How much industry linkage is needed?

More 'linkage', rather than research quality assessment, seems to be the White Paper’s 'panacea' which will lead simultaneously to industrial innovation and a smooth diversification of the higher education system. Clearly, closer links between universities and industry are valuable to the nation. But the greatly enhanced emphasis on linkage in the White Paper is too central to the funding formulae. It risks further destruction of Australia’s academic creativity through a focus on short-term goals.

The experience of the last ten years shows that a simplistic vision behind funding formulae produces uniformity and mediocrity. Competition for curiosity driven research funds is now intense – only the top 20% of 'blue sky' proposals to the Australian Research Council are funded each year. The success rate for industry-linked proposals is twice that through the Cooperative Research Centres, the ARC SPIRT program and the START programs of the Department of Industry, Science and Resources. Universities already have many possibilities to generate links to industry. What is needed now to add to the 'university pull' to industry is greater 'industry pull' to universities. Part of this may come from the Government’s recent changes to tax law, but there is a lot of ground to make up if the nation’s industrial spend on research is to match that of comparable OECD countries.

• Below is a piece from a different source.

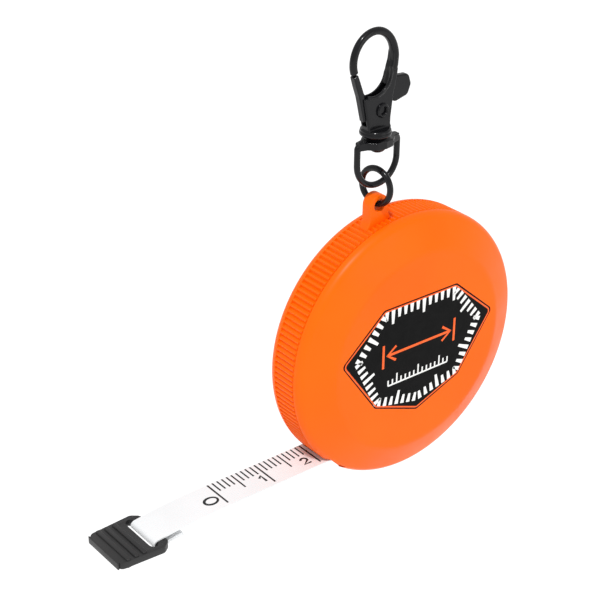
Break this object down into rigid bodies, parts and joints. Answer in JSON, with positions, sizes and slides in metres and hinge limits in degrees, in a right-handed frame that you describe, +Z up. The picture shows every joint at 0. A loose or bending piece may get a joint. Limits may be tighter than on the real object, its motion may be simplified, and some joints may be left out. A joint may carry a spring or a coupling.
{
  "type": "tape measure",
  "caption": "Round pocket tape measure with a ribbed case, spring-wound reel, push-button brake and end tab, on a jump ring and swivel snap hook.",
  "frame": {"origin": "highest point of the inside of the hook's eye, where the object hangs", "axes": "+Z up along the hook, -Y out of the case's front face, -X along the tape as it leaves the case"},
  "size_m": [0.0862, 0.013, 0.083],
  "materials": {
    "case_plastic": "satin orange moulded plastic",
    "label": "printed black film",
    "steel": "turned steel",
    "reel_plastic": "natural moulded plastic",
    "spring_steel": "blued spring steel",
    "tape": "white coated glass-fibre tape",
    "tab_plastic": "dark grey moulded plastic",
    "button_plastic": "black moulded plastic",
    "brake_rubber": "black rubber",
    "black_wire": "black coated wire",
    "hook_metal": "gunmetal black plated die casting"
  },
  "bodies": {
    "hook": {"hook_body": "hook_metal", "gate_pin": "hook_metal", "gate_spring": "spring_steel", "swivel_rivet": "hook_metal"},
    "gate": {"hook_gate": "hook_metal"},
    "bow": {"swivel_bow": "hook_metal"},
    "ring": {"jump_ring": "black_wire"},
    "case": {"front_cover": "case_plastic", "rear_cover": "case_plastic", "front_label": "label", "reel_arbor": "steel", "mainspring": "spring_steel", "button_spring": "spring_steel"},
    "reel": {"reel_drum": "reel_plastic", "reel_lid": "reel_plastic", "tape_coil": "tape"},
    "button": {"push_button": "button_plastic", "brake_carrier": "button_plastic", "brake_pad": "brake_rubber"},
    "tape": {"tape_strip": "tape", "tape_loop": "tape"},
    "tab": {"end_tab": "tab_plastic"}
  },
  "joints": [
    {"name": "gate_open", "type": "hinge", "parent": "hook", "child": "gate", "pos_m": [0.0012, 0, -0.01225], "axis": [0, 1, 0], "range_deg": [0, 25], "stiffness_Nm_per_rad": 0.006, "springref_deg": -34.38, "deforming": ["gate_spring"]},
    {"name": "swivel_spin", "type": "hinge", "parent": "hook", "child": "bow", "pos_m": [0.0012, 0, -0.01655], "axis": [0, 0, 1], "continuous": true},
    {"name": "ring_swing", "type": "hinge", "parent": "bow", "child": "ring", "pos_m": [0.0012, 0, -0.0256], "axis": [1, 0, 0], "range_deg": [-80, 80]},
    {"name": "case_swing", "type": "hinge", "parent": "ring", "child": "case", "pos_m": [0.0012, 0, -0.02907], "axis": [0, 1, 0], "range_deg": [-62, 60]},
    {"name": "reel_spin", "type": "hinge", "parent": "case", "child": "reel", "pos_m": [0.0067, 0, -0.0567], "axis": [0, 1, 0], "range_deg": [-112, 4780]},
    {"name": "tape_pull", "type": "slide", "parent": "case", "child": "tape", "axis": [-1, 0, 0], "range_m": [-0.034, 1.45], "deforming": ["tape_strip"]},
    {"name": "tab_swing", "type": "hinge", "parent": "tape", "child": "tab", "pos_m": [-0.0466, 0, -0.0757], "axis": [0, 1, 0], "range_deg": [-75, 75]},
    {"name": "button_press", "type": "slide", "parent": "case", "child": "button", "axis": [0, -1, 0], "range_m": [0, 0.001], "stiffness_N_per_m": 600, "springref_m": -0.0025, "deforming": ["button_spring"]}
  ],
  "couplings": [
    {"joint": "tape_pull", "follows": "reel_spin", "m_per_rad": 0.01738}
  ]
}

Where is the long-term vision?

The global economy will find the most valuable intellectual property worldwide. Australia’s university heritage places us well in that market and we must reinvest to stay that way. Surely a nation which has led the world by investing in wide access to tertiary education can also devise a way to reward teaching excellence commensurably with research quality? As surely, our economic and cultural future will depend ultimately on open and unfettered though accountable enquiry by the most creative of our scholars. Our universities must become more like gardens than factories. This is the balance to strive for as the White Paper is implemented.